L’INU lamenta “la tendenza delle misure a carattere edilizio a intervenire sempre più frequentemente su ambiti propri dell’urbanistica, dimostrando che il legislatore si vede costretto ad effettuare questa ‘invasione di campo’ proprio per la mancanza di una disciplina urbanistica disponibile e aggiornata”. Secondo l’INU, il Decreto Salva Casa manca di una visione complessiva e integrata per la rigenerazione urbana e il miglioramento della qualità della vita nei centri abitati.

L’INU ha annunciato la presentazione al Parlamento della sua proposta di legge di principi sul governo del territorio per il prossimo 16 luglio. I princìpi salienti saranno:

  • il passaggio da un approccio parametrico a uno quali-quantitativo nella definizione delle dotazioni urbanistiche, che vada di pari passo con la definizione dei Livelli Essenziali delle Prestazioni (LEP);
  • la definizione e lo stimolo all’attuazione dei processi di rigenerazione territoriale e urbana, anche attraverso l’istituzione di incentivi fiscali e la creazione di un Fondo nazionale per la rigenerazione urbana;
  • il passaggio dal principio di conformità a quella di coerenza nell’approvazione degli strumenti urbanistici attuativi.

UPPI: ulteriori semplificazioni richieste

UPPI vede nei cambi di destinazione d’uso una possibilità di miglioramento e propone ulteriori ampliamenti per la sanatoria. “I mutamenti di destinazione d’uso che non interessino gli elementi strutturali dell’immobile e senza aumenti di volumetria o di superficie utile non siano mai considerati mutamenti d’uso urbanisticamente rilevanti, soprattutto se utili ai processi di rigenerazione urbana”, ha dichiarato UPPI. “La flessibilità nell’utilizzo degli immobili è fondamentale per adattarsi alle esigenze moderne e promuovere uno sviluppo urbano dinamico e sostenibile”.

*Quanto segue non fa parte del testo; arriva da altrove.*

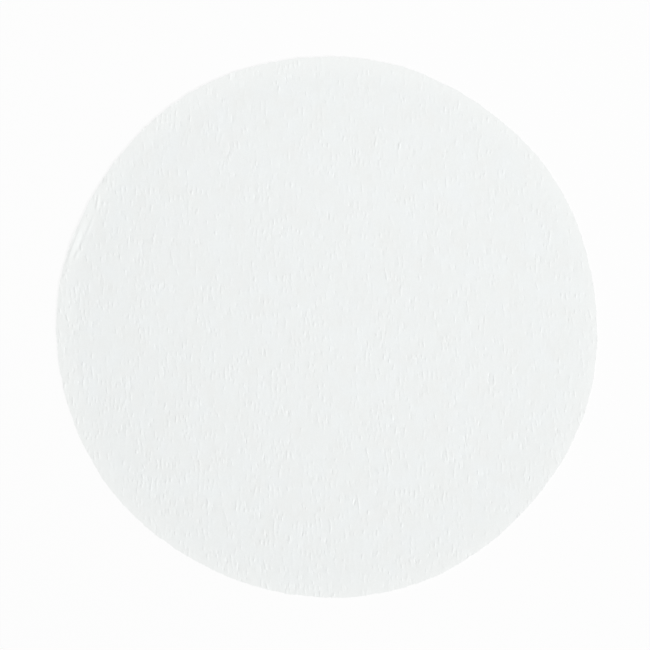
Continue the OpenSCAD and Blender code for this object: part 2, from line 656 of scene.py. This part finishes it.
def creped_cellulose():
    """Cotton-linter filter paper, wet-laid and creped, never calendered or coated.

    That leaves a bright neutral white with a trace of blue-green, quite matt, with a felt of fibres that
    only shows close up, and faint clouds where the pulp settled unevenly. Shade is painted between the
    fibres, and light is painted on the rim, which is paler towards the cut edge.
    """
    material = new_material("creped_cellulose_paper")
    tree = material.node_tree
    place = add(tree, "ShaderNodeTexCoord", {}, {}).outputs["Object"]
    # painted light: the pulp's colour is mixed towards a paler one near the cut edge
    rim = add(tree, "ShaderNodeMix", {"data_type": "RGBA"}, {
        "Factor": rim_light_mask(tree, place), MIX_A: pulp_clouds(tree, place), MIX_B: linear(RIM_PAINTED_LIGHT),
    })
    fibres = felted_fibres(tree, place)
    # painted shade: the colour is darkened between the fibres, where the felt lies lower
    shade = add(tree, "ShaderNodeMix", {"data_type": "RGBA"}, {
        "Factor": fibres, MIX_A: (SHADE_BETWEEN_FIBRES, SHADE_BETWEEN_FIBRES, SHADE_BETWEEN_FIBRES, 1), MIX_B: (1, 1, 1, 1),
    })
    colour = add(tree, "ShaderNodeMix", {"data_type": "RGBA", "blend_type": "MULTIPLY"}, {
        "Factor": 1.0, MIX_A: rim.outputs[MIXED], MIX_B: shade.outputs[MIXED],
    })
    relief = add(tree, "ShaderNodeBump", {}, {
        "Height": fibres, "Strength": 1.0, "Distance": FIBRE_HEIGHT * MM,
    })
    matt = add(tree, "ShaderNodeMapRange", {}, {
        "Value": fibres, "To Min": ROUGH_BETWEEN, "To Max": ROUGH_FIBRES,
    })
    shader = add(tree, "ShaderNodeBsdfPrincipled", {}, {
        "Base Color": colour.outputs[MIXED],
        "Roughness": matt.outputs[0],
        "IOR": CELLULOSE_IOR,
        "Specular IOR Level": PAPER_SPECULAR,
        "Normal": relief.outputs[0],
    })
    add(tree, "ShaderNodeOutputMaterial", {}, {"Surface": shader.outputs[0]})
    return material


# ---------------------------------------------------------------- the finished sheet

def make_sheet():
    """The filter paper, from the uncut web to the finished sheet."""
    sheet = new_web()
    trim_web(sheet)
    add_rim(sheet)
    crepe_sheet(sheet)
    split_cells(sheet)
    thin_out(sheet, TOP_TRIANGLES)
    comb_out(sheet, RIM_R + RIM_MARGIN)
    give_thickness(sheet)
    thin_out(sheet, ALL_TRIANGLES, "underside")
    comb_out(sheet, RIM_R - RIM_MARGIN)
    settle(sheet)
    bpy.ops.object.select_all(action="DESELECT")
    sheet.select_set(True)
    bpy.context.view_layer.objects.active = sheet
    bpy.ops.object.shade_smooth_by_angle(angle=SHARP_ANGLE)
    sheet.data.materials.append(creped_cellulose())
    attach(sheet, "root")
    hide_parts("filter_disc")


# ---------------------------------------------------------------- stage

def seen_ray(tree):
    """1 for rays that show the background: the camera's, and those mirrored or passed through."""
    path = add(tree, "ShaderNodeLightPath", {}, {})
    glossy = add(tree, "ShaderNodeMath", {"operation": "MAXIMUM"}, {
        0: path.outputs["Is Camera Ray"], 1: path.outputs["Is Glossy Ray"],
    })
    return add(tree, "ShaderNodeMath", {"operation": "MAXIMUM"}, {
        0: glossy.outputs[0], 1: path.outputs["Is Transmission Ray"],
    }).outputs[0]


def make_world():
    """Even light from all round, with a white backdrop."""
    world = bpy.data.worlds.new("studio")
    world.use_nodes = True
    tree = world.node_tree
    tree.nodes.clear()
    sky = add(tree, "ShaderNodeBackground", {}, {"Color": (1, 1, 1, 1), "Strength": SKY_SHARE})
    backdrop = add(tree, "ShaderNodeBackground", {}, {"Color": linear(BACKGROUND), "Strength": 1.0})
    mixed = add(tree, "ShaderNodeMixShader", {}, {
        0: seen_ray(tree), 1: sky.outputs[0], 2: backdrop.outputs[0],
    })
    add(tree, "ShaderNodeOutputWorld", {}, {"Surface": mixed.outputs[0]})
    bpy.context.scene.world = world


def near_sheet(tree):
    """1 on the table round the sheet, falling to 0 well away from it."""
    place = add(tree, "ShaderNodeTexCoord", {}, {}).outputs["Object"]
    away = add(tree, "ShaderNodeVectorMath", {"operation": "LENGTH"}, {0: place})
    near, far = SHADOW_FADE
    return add(tree, "ShaderNodeMapRange", {"interpolation_type": "SMOOTHSTEP"}, {
        "Value": away.outputs["Value"], "From Min": near, "From Max": far, "To Min": 1.0, "To Max": 0.0,
    }).outputs[0]


def table_paint():
    """Matt white table top that shows the sheet's shadow at a tenth of its depth, and none far off."""
    material = new_material("matt_white_table")
    tree = material.node_tree
    paint = add(tree, "ShaderNodeBsdfDiffuse", {}, {"Color": linear(BACKGROUND)})
    glow = add(tree, "ShaderNodeEmission", {}, {"Color": linear(BACKGROUND), "Strength": 1.0})
    shown = add(tree, "ShaderNodeMath", {"operation": "MULTIPLY"}, {0: near_sheet(tree), 1: SHADOW_SHARE})
    hidden = add(tree, "ShaderNodeMath", {"operation": "SUBTRACT"}, {0: 1.0, 1: shown.outputs[0]})
    share = add(tree, "ShaderNodeMath", {"operation": "MULTIPLY"}, {0: seen_ray(tree), 1: hidden.outputs[0]})
    mixed = add(tree, "ShaderNodeMixShader", {}, {
        0: share.outputs[0], 1: paint.outputs[0], 2: glow.outputs[0],
    })
    add(tree, "ShaderNodeOutputMaterial", {}, {"Surface": mixed.outputs[0]})
    return material


def make_table():
    """The table top that the sheet lies on."""
    bpy.ops.object.select_all(action="DESELECT")
    bpy.ops.mesh.primitive_circle_add(vertices=TABLE_EDGES, radius=TABLE_R, fill_type="NGON")
    table = bpy.context.object
    table.name = "table"
    table.data.materials.append(table_paint())


def make_lamp(name, share, azimuth, height, distance, size):
    """A round soft lamp that faces the sheet from this far, and gives it this share of the light."""
    azimuth, height = math.radians(azimuth), math.radians(height)
    lamp = bpy.data.lights.new(name, "AREA")
    lamp.shape = "DISK"
    lamp.size = size
    lamp.energy = share * (math.pi * distance) ** 2 / math.sin(height)
    made = bpy.data.objects.new(name, lamp)
    bpy.context.collection.objects.link(made)
    level = math.cos(height)
    out = Vector((level * math.cos(azimuth), level * math.sin(azimuth), math.sin(height)))
    made.location = out * distance
    made.rotation_euler = out.to_track_quat("Z", "Y").to_euler()


def make_camera():
    """A long lens straight above the sheet, with +Y up in the picture."""
    camera = bpy.data.objects.new("camera", bpy.data.cameras.new("camera"))
    bpy.context.collection.objects.link(camera)
    camera.data.lens = LENS
    camera.data.sensor_width = SENSOR
    camera.data.clip_start = NEAREST
    camera.data.clip_end = FARTHEST
    camera.location = [way * MM for way in CAMERA_PLACE]
    bpy.context.scene.camera = camera


make_camera()
make_world()
make_table()
make_lamp("key", *KEY_LAMP)
make_lamp("fill", *FILL_LAMP)
make_sheet()
bpy.context.scene.view_settings.view_transform = "Standard"
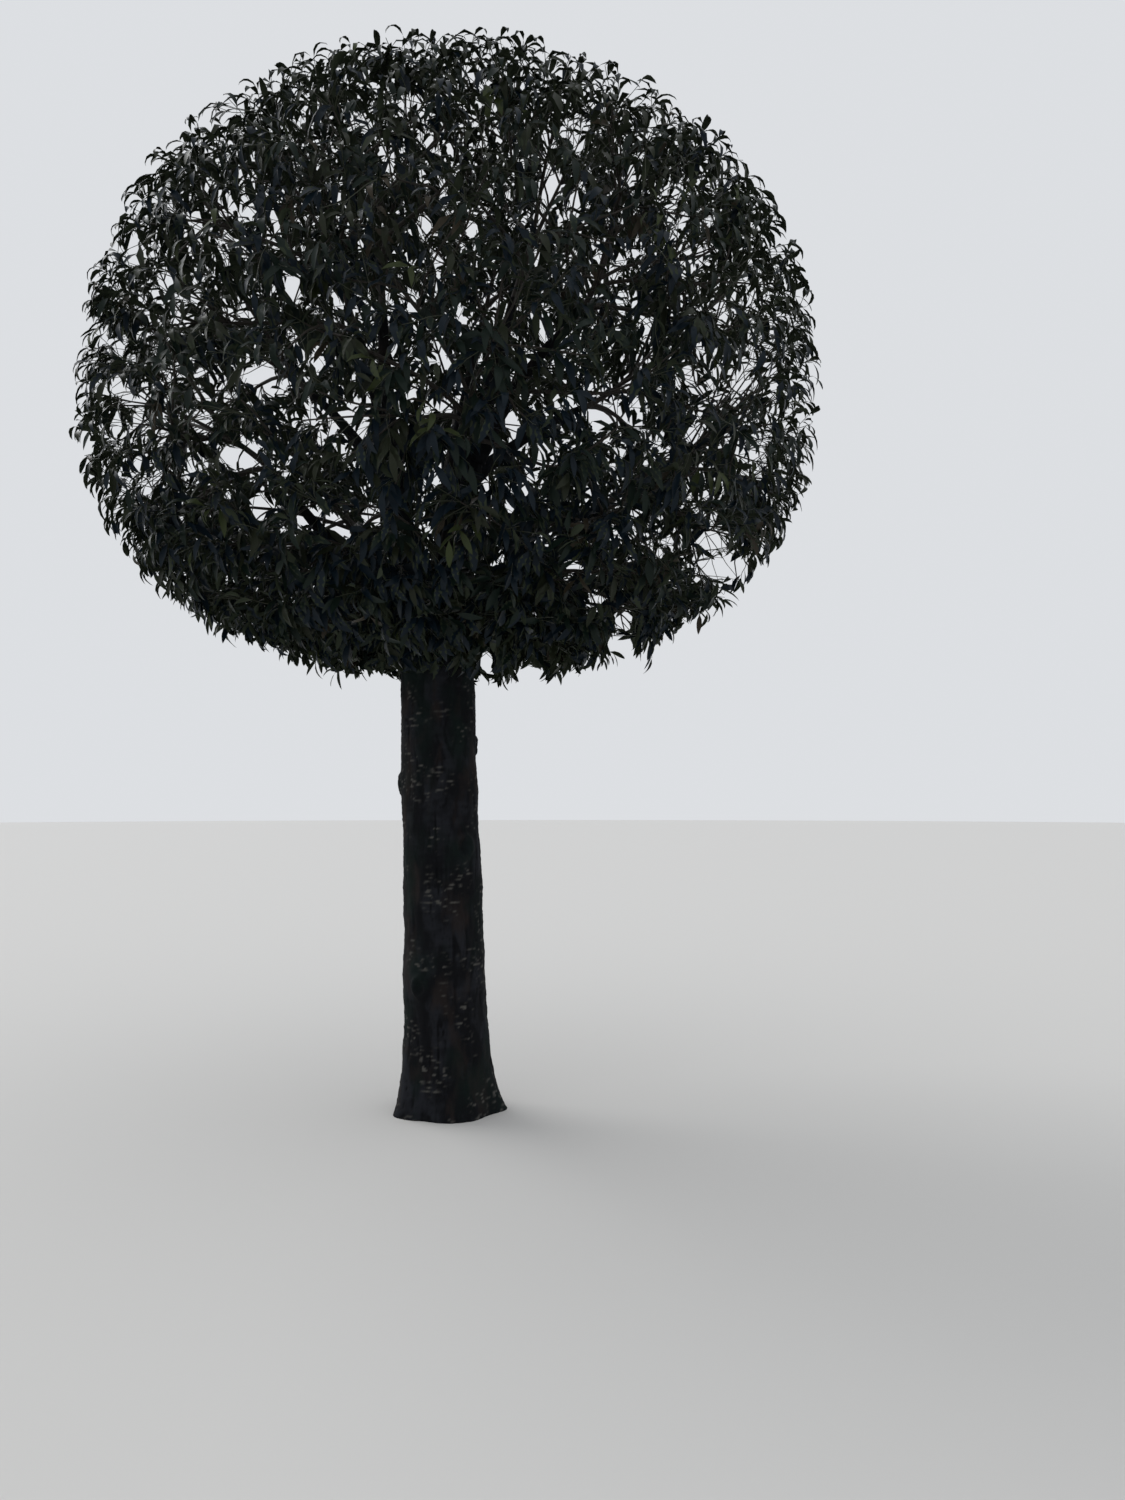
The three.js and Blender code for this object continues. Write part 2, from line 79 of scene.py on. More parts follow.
# The orders of branching past the stems. Each has count targets spread evenly, between the shares inner and
# outer of the way to the outline, and far is how far back its branches like to fork off.
ORDERS = {
    "branch": Values(count=118, inner=0.77, outer=0.84, far=0.36, base=0.0095, tip=0.0045, steps=8, bow=0.10),
    "twig": Values(count=700, inner=0.80, outer=0.94, far=0.2, base=0.0042, tip=0.0022, steps=6, bow=0.12),
    "shoot": Values(count=6000, inner=0.6, outer=0.99, far=0.13, base=0.0020, tip=0.0011, steps=4, bow=0.14),
}

# How boughs thin, bend and fork: the power of the taper, the length of the swelling at the root, where along
# its way a bough bends, and where the shoulder boughs leave their limbs. nudge keeps level and upright apart.
BOUGH = Values(taper=0.8, collar=0.07, bend=0.45, first_fork=0.34, fork_step=0.07, fork_places=3, nudge=0.001)
# How a stem runs to its heart: where it starts on its bough, where it bends, and what is left of it there.
STEM = Values(start=0.985, bend=0.4, thinned=0.6, steps=9)
# How a branch runs: it leaves half along its parent, bows, and turns outwards and up before its target.
BRANCH = Values(along=0.55, first=0.38, lift=0.5, outward=0.7, rise=0.3, last=0.3, straight=0.6, thinner=0.85)
# How the targets of branches are strewn: the power that draws them to the outline, and how far they stray.
STREWN = Values(power=2.7, stray=1.6)

# The soft lobes of the root flare, the long flutes, and the rounded head that closes the trunk.
FLARE = Values(lobes=5, depth=0.3, turn=0.6)
FLUTES = Values(count=3, depth=0.012, twist=0.5)
OVAL = 0.018
HEAD = Values(shoulder=0.07, drop=0.03, dome_steps=14, dome_rise=0.022)
# Where low boughs were once cut from the trunk: the height and turn of each healed knot, and its radius.
KNOTS = ((0.47, 4.1, 0.030), (0.78, 1.2, 0.024), (0.98, 5.3, 0.036), (1.21, 2.9, 0.028), (1.36, 0.3, 0.026))
# A knot is taller than wide, with a rim at a share of its radius and a shallower pit, which both fall off.
KNOT = Values(squat=0.8, rim=0.9, rim_fall=7, pit=0.45, pit_fall=4)

# The waves that the shears left, forwards and backwards round the crown, and the height they climb in.
WAVES = Values(forward=5, backward=3, climb=0.22)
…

UPPI ha proposto anche ulteriori ampliamenti dei margini della sanatoria, ad esempio chiarendo che lo stato legittimo dell’immobile sia provato solo sulla base dell’ultimo titolo abilitativo ottenuto dalla PA, senza dover presentare anche il “permesso di costruire spesso introvabile”. “Questo semplificherebbe enormemente le procedure per i proprietari e sbloccherebbe molte situazioni di stallo”.

UPPI ha chiesto che “le difformità edilizie eseguite in corso d’opera non imputabili all’acquirente vanno sanate se il cosiddetto abuso è stato realizzato entro la data di ultimazione della costruzione: troppo spesso i costruttori hanno effettuato modifiche ‘silenziose’ al progetto senza che l’acquirente lo sapesse, soprattutto sino al 1983. La regolarizzazione non dovrebbe costare più di 516,00 euro ad unità immobiliare escludendo importi enormi, commisurati al valore dell’immobile o al doppio del valore venale”.